Our CEO, Rob Steele, was tasked with the popular 10-question interview from UK IT business magazine Networkingplus, as he discussed his favourite technological invention, his investment in iplicit and who his hero was growing up…
What was your big career break?
I’d have to say it was going from a paper round to being a golf caddy at 13 years old – the money quadrupled!
I used to go to my local club and sit on the wall waiting to be picked, but I was often the very last choice – as the ‘stronger’ older kids were selected by the regular players first. One day I was chosen by a group who were visiting from Iceland though and that day changed everything for me.
When they left, I remember them giving me £20. This is circa 1981 by the way, so you could imagine my shock at all this money – I tried to act completely normal, and calmly put the note in my pocket before skipping all the way home! I couldn’t believe it. To this day, it still makes me smile to think about that random but really generous moment I experienced at such a young age.
Who was your hero when you were going up?
My dad – and Tarzan. Johnny Weissmuller was the actor who played Tarzan back then, and he was also an Olympic swimmer, which for me was legendary. I was a keen swimmer when I was younger and travelled the country competing as part of the Poole Dolphins – I wasn’t quite as great when it came to swinging from vines, however.
What’s the best piece of advice you’ve been given?
Not to take life too seriously – as you can see from this Q&A.
Which law would you most like to change?
Gun laws in the US.
What would you do with £1m?
I would invest it in iplicit – the true cloud accounting software firm I’m now CEO of. We’re entering a really exciting part of our growth trajectory with new feature releases to help alleviate the stresses and strains for mid-market organisations that have outgrown their entry-level cloud software such as Xero and QuickBook, but yet don’t want the complexity and cost of NetSuite and Microsoft Dynamics at the other end of the scale.

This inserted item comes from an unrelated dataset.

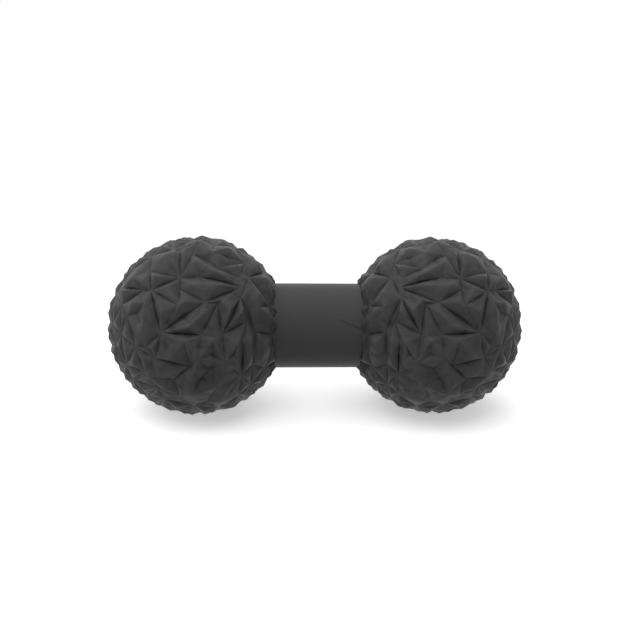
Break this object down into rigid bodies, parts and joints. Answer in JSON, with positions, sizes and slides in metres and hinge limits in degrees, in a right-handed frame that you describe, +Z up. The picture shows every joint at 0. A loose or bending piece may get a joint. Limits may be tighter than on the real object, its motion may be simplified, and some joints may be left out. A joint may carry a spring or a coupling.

The mass migration to cloud systems is well underway, and as a business we are not constrained by opportunity – the only thing holding us back is recruiting enough talent fast enough. Therefore, this additional money would be used to attract more star players to our (already) phenomenal team and help more organisations to adopt the best cloud finance system on the market.
Where would you live if money was no object?
I would struggle to settle in one place – so I’d have to try at least 10, is that allowed in this Q&A? Because of my love for skiing, cycling and all water-based activities, I’m drawn to mountains and lakes so I’d instantly choose those types of surroundings.
A cosy stone-built house with floor-to-ceiling glass, open fireplaces, a private jetty and boathouse, built beside a huge lake and at the foot of snow-capped mountains behind would do nicely. I don’t ask for much do I?
And, based on all the places I’ve travelled to before, I’d probably choose somewhere like Lake Locarno/Lugano in Europe or maybe even Lake Tahoe in the US.
The Beatles or the Rolling Stones?
There’s no right answer here, but for me the Rolling Stones would edge it on most occasions. In truth, you could write chapter and verse on the merits of both of these legendary bands, so it probably comes down to what you want to listen to at the time.
The Beatles are like a fine wine; served at the perfect temperature in an idyllic setting they are just sublime. Sometimes though, all you really want is a cold beer and a greasy burger; and that’s the Stones. More often than not, I’d enjoy that cold beer.
If you had to work in a different industry, which one would you choose?
Film, primarily because I like the idea of creating something special that will last many years. I could see myself developing the synopsis for a movie – most likely a comedy – and working with a scriptwriter, choosing the right cast, travelling to differently locations, and editing the whole thing together sounds like it could be a lot of fun.
What’s the best technological invention in your lifetime?
DNA/genome mapping. Genomics is providing us with a human instruction manual that outlines how we go about ‘fixing’ ourselves and, while I don’t believe we should all live forever, I’d be keen to see how it might measure up when it comes to eradicating some of the horrible diseases that we have such as the many forms of cancer and dementia.
If you could have dinner with any famous person from the past or present, who would you choose?
That’s such a tough question – particularly when it comes to choosing just one. I think a lot of people might say this, but I’d love to sit down with Sir David Attenborough and just listen to what he has to say. He’s not only a ‘national treasure’, but I know he’d be truly fascinating and have some incredible stories to tell.